I also applied to a PO Box organization once, gave the test and everything, but in the end they wanted a bond. At least 3 of my batch mates, very bright students, also applied and got in, but didn't go because of a bond, and are now working in the US after Master's. Many other bright students in fields which would get you a call from the FBI are working in the US too. All our talent goes abroad.

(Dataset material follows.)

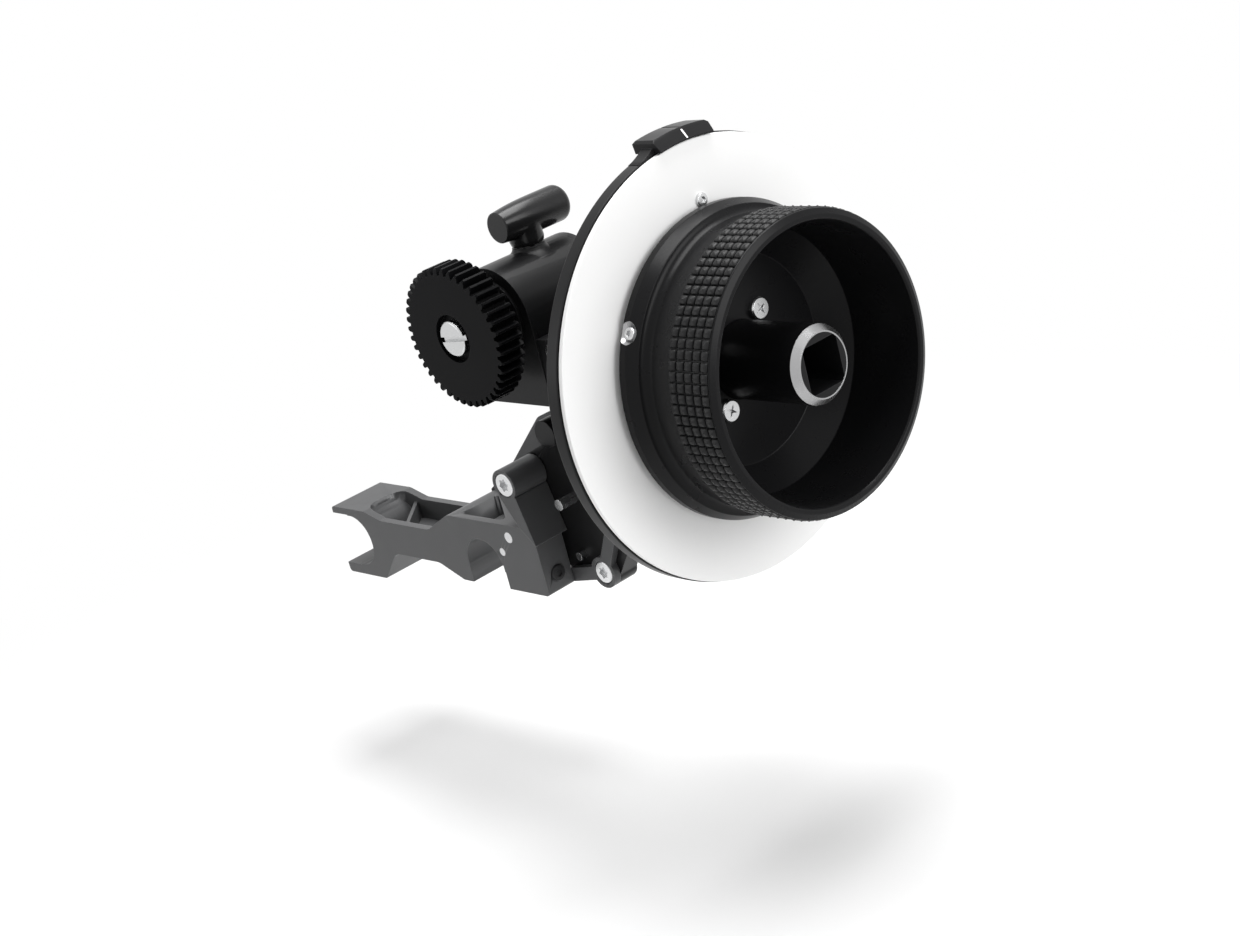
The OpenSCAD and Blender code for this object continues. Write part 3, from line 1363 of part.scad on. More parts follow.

Another personal anecdote. I applied for a position at OGDCL (yeah, I changed careers). Gave the test, someone told me I was in the top 5 of the NTS but who knows. Went for the interview at the OGDCL building in Blue Area. There were about 150 other people for the interview. Inside, there were about 10-12 people there, the usual quota uncles. A few asked me technical questions, I answered. Then they asked kdhr say ho aap. Then asked what I did for my undergrad (This was in my application from the very beginning). And then they said sorry you haven't done Mechanical engineering and you have service company experience, so you are rejected (they had a condition of either being an ME or having 2 years O&G experience, which I did. No mention of service company or operator, and the job I applied to was what I had been doing for 2 years). I later met someone in the same department at a job, and he told me they always do this because they have to fulfill a quota for other domiciles.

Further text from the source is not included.